Baby Dolls (NOTE: permission is needed from trek site to perform this activity)

This can be a good experience but it needs to be handled with great respect and should be something that your group feels prompted to do.

Each family at the beginning of trek is given a baby doll that they name and take turns carrying throughout the trek. One effective way to give the families the baby is to have a woman along the trail who talks individually with each family as they pass. She explains that her husband and other children have died and that she is sick and can not go on, she asks the family to take her baby to Zion. Or a father holding his real daughter can say that his wife had died giving birth and he can not care for the new child and his other children.

Some groups on the day of the "solo" (described later) inform the families that the babies have died and that they are to bury them. It is important that the Ma’s and Pa’s are prepared beforehand for this experience. When they bury the doll the Ma’s and Pa’s explain that it is just a doll but to think of what the pioneers experienced. They may share pioneer stories and talk about the joy the knowledge of the resurrection brings us. Other groups have people come and take the dolls, asking the youth to report about how they have cared for the dolls.

Posted: Mon Jan 07, 2008 2:17 pm
by _Sethbag
SICK. That's just sick. My God that's sick.

They're twisting young teenage minds into further and more committed belief in a religious sham by jerking at their heartstrings and having them bury a freaking baby doll as if it were a dead pioneer child.
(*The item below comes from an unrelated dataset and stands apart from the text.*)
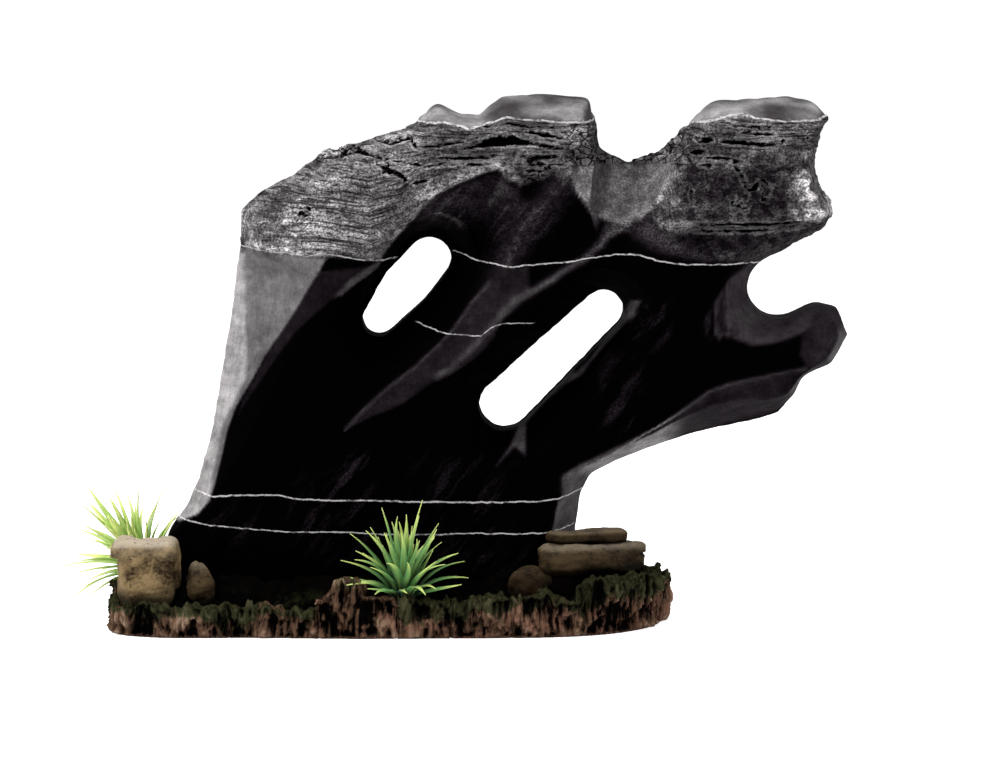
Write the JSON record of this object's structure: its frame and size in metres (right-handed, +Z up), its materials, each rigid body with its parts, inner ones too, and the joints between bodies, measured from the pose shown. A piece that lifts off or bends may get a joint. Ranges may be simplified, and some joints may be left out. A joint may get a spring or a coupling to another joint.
{
  "type": "resin cave ornament",
  "caption": "Aquarium cave ornament: a leaning slate rock arch with swim-through slots on a mossy bark-edged base with stones and grass tufts.",
  "frame": {"origin": "centre of the plinth's resting face", "axes": "+X along the ornament towards the overhanging arm, +Y from its front to its back, +Z up"},
  "size_m": [0.316, 0.1276, 0.21],
  "materials": {
    "slate": "cast resin painted near-black and dry-brushed grey, with thin white veins",
    "plinth": "cast resin, painted dark brown",
    "moss": "cast resin, stippled dark green",
    "bark": "cast resin, washed brown",
    "pebble": "cast resin, washed beige and grey",
    "grass": "moulded soft plastic, green at the root and yellow-green at the tip",
    "stem": "moulded plastic, dark green"
  },
  "bodies": {
    "ornament": {"cave_rock": "slate", "base_plinth": "plinth", "moss_bed": "moss", "bark_stump": "bark", "bark_plate_01": "bark", "bark_plate_02": "bark", "bark_plate_03": "bark", "bark_plate_04": "bark", "bark_plate_05": "bark", "bark_plate_06": "bark", "bark_plate_07": "bark", "bark_plate_08": "bark", "bark_plate_09": "bark", "bark_plate_10": "bark", "bark_plate_11": "bark", "bark_plate_12": "bark", "block_stone": "pebble", "left_pebble": "pebble", "right_pebble": "pebble", "lower_flat_stone": "pebble", "upper_flat_stone": "pebble"},
    "front_tuft": {"front_tuft_plug": "stem", "front_tuft_whorl_1": "grass", "front_tuft_whorl_2": "grass", "front_tuft_whorl_3": "grass", "front_tuft_whorl_4": "grass"},
    "rear_tuft": {"rear_tuft_plug": "stem", "rear_tuft_whorl_1": "grass", "rear_tuft_whorl_2": "grass", "rear_tuft_whorl_3": "grass", "rear_tuft_whorl_4": "grass"}
  },
  "joints": [
    {"name": "front_tuft_pull", "type": "slide", "parent": "ornament", "child": "front_tuft", "axis": [0, -0.1908, 0.9816], "range_m": [0, 0.025]},
    {"name": "rear_tuft_pull", "type": "slide", "parent": "ornament", "child": "rear_tuft", "axis": [-0.5299, 0, 0.848], "range_m": [0, 0.025]}
  ]
}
Man, it must have really sucked to have had to bury young dead babies on the trek out to Utah, so the Church must really have been true after all.

This reminds me, for some reason, of the emotional games played on some young Evangelical kids when their parents take them to a Hell House.

Posted: Mon Jan 07, 2008 2:36 pm
by _solomarineris
Sethbag wrote:SICK. That's just sick. My God that's sick.

They're twisting young teenage minds into further and more committed belief in a religious sham by jerking at their heartstrings and having them bury a freaking baby doll as if it were a dead pioneer child. Man, it must have really sucked to have had to bury young dead babies on the trek out to Utah, so the Church must really have been true after all.

This reminds me, for some reason, of the emotional games played on some young Evangelical kids when their parents take them to a Hell House.


What else do you want them to do?
As an Anti-mormon you took every goodies away from them, you exposed everyting they
behold holy/sacred.
Now it is time to play the most favorite CULT game with the impressionable minds.
"Us against the whole world".

Posted: Mon Jan 07, 2008 2:44 pm
by _Blixa
Then there's the further commodification of tragedy as collectible: http://www.traildolls.com/morman-trails.html

The first doll represents Jane Manning who had a very interesting history of sealings. There is also a maimed doll and a Reverse Trek Re-enactor doll, too (with midget pony).

Perhaps, though, the most disturbing element of the webpage is the misspelling, "Morman."

Posted: Mon Jan 07, 2008 2:47 pm
by _Moniker
From Blixa's link:

Image

I don't know what to say about this thread without being offensive to LDS -- so I suppose I won't say anything.